In charge of it all was RSNO principal guest conductor, Thomas Søndergård, carving out these exquisite landscapes with intuitive definition.

Andersson’s music opened and closed in a riot of colour, the Danish conductor demanding unbridled attitude from the screaming horns and aggressive pizzicato basses at the outset, before allowing the music to settle into the central adagio, as impressionistic as Andersson’s persuasively gaunt language would allow.

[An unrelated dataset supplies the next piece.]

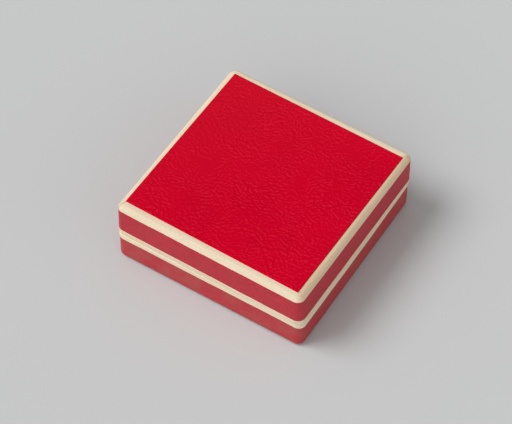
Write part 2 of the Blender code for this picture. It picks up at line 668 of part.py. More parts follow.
def add_nail(name, place, inward, finish, anchor, size, through):
    """One nail along Y, its head on the inner side; cut its hole in the pieces that it goes through."""
    turn = (radians(-90.0) * inward, 0.0, 0.0)
    nail = add_piece(name, nail_shape(size), place, finish, anchor, turn)
    turned(nail, ROUND_STEPS)
    hole_length = (NAIL_LENGTH + NAIL_PLAY) * size
    hole = cylinder(NAIL_SHANK_RADIUS * size + NAIL_PLAY, hole_length * 2, ROUND_STEPS)
    cutter = add_cutter(name + "_hole", hole, place, turn)
    for piece in through:
        boolean(piece, cutter)


def add_hinge(base, lid, walls_base, walls_lid, edgings):
    """Two rolled leaves, the pin through their knuckles, and six nails."""
    leaves = {}
    for name, sign, anchor, odd in (("hinge_base_leaf", -1, base, False), ("hinge_lid_leaf", 1, lid, True)):
        shape = folded_sheet(leaf_points(sign), HINGE_LENGTH)
        round_flap(shape, sign)
        leaf = add_piece(name, shape, (0.0, AXIS_Y, AXIS_Z), BRASS, anchor)
        thicken(leaf, LEAF_THICKNESS)
        for cutter in knuckle_cutters(name, odd):
            boolean(leaf, cutter)
        leaves[name] = leaf

    pin = cylinder(PIN_RADIUS, HINGE_LENGTH + 2 * PIN_OVERHANG, ROUND_STEPS)
    half = HINGE_LENGTH / 2 + PIN_OVERHANG
    for end in (-half, half):
        rim = edges_where(pin, lambda point: abs(point.z - end) < PIN_PLAY)
        bevel(pin, rim, PIN_RADIUS / 3, LIP_STEPS)
    add_piece("hinge_pin", pin, (0.0, AXIS_Y, AXIS_Z), BRASS, base, (0.0, radians(90.0), 0.0))

    room = HINGE_LENGTH / 2 + PIN_OVERHANG + RUN_GAP
    groove = cylinder(BARREL_RADIUS + RUN_GAP, 2 * room, ROUND_STEPS)
    groove = add_cutter("hinge_groove", groove, (0.0, AXIS_Y, AXIS_Z), (0.0, radians(90.0), 0.0))
    half_slot = BARREL_RADIUS + GLUE_GAP
    inner_y = CASE_Y + HALF_DEPTH - INSIDE_IN - CUT_OVERRUN
    slot, place = span_box((-room, inner_y, AXIS_Z - half_slot),
                           (room, AXIS_Y + CUT_OVERRUN, AXIS_Z + half_slot))
    slot = add_cutter("hinge_slot", slot, place)
    for piece in (walls_base["back"], walls_lid["back"], *edgings):
        boolean(piece, groove)
        boolean(piece, slot)

    face_y = CASE_Y + HALF_DEPTH - LEAF_IN - LEAF_THICKNESS - NAIL_PLAY
    halves = (("base", -1, base, walls_base["back"]), ("lid", 1, lid, walls_lid["back"]))
    for half_name, sign, anchor, wall in halves:
        leaf = leaves["hinge_" + half_name + "_leaf"]
        nails_z = AXIS_Z + sign * NAIL_DROP
        for spot, shift in (("left", -1), ("middle", 0), ("right", 1)):
            add_nail("hinge_" + half_name + "_nail_" + spot, (shift * NAIL_SPACING, face_y, nails_z), -1,
                     BRASS, anchor, 1.0, (leaf, wall))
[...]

The colours softened completely in Mahler’s short and sentimental Blumine – the original second movement of his First Symphony – its alluringly syrupy trumpet solo striking just the right tone in anticipation of baritone Roderick Williams’s spellbinding delivery of the Songs of a Wayfarer. Williams engaged his audience completely, drawing us into Mahler’s highly personal world of lost love with gripping understatement, and giving the entire cycle a compelling sense of bitter acceptance.

From the depths to the heights, and in the Sibelius symphony Søndergård created a monumental end to a glorious evening. Out of every rugged detail – not least the snarling woodwind definition – came an inevitability of purpose, and an overwhelming sense of satisfaction.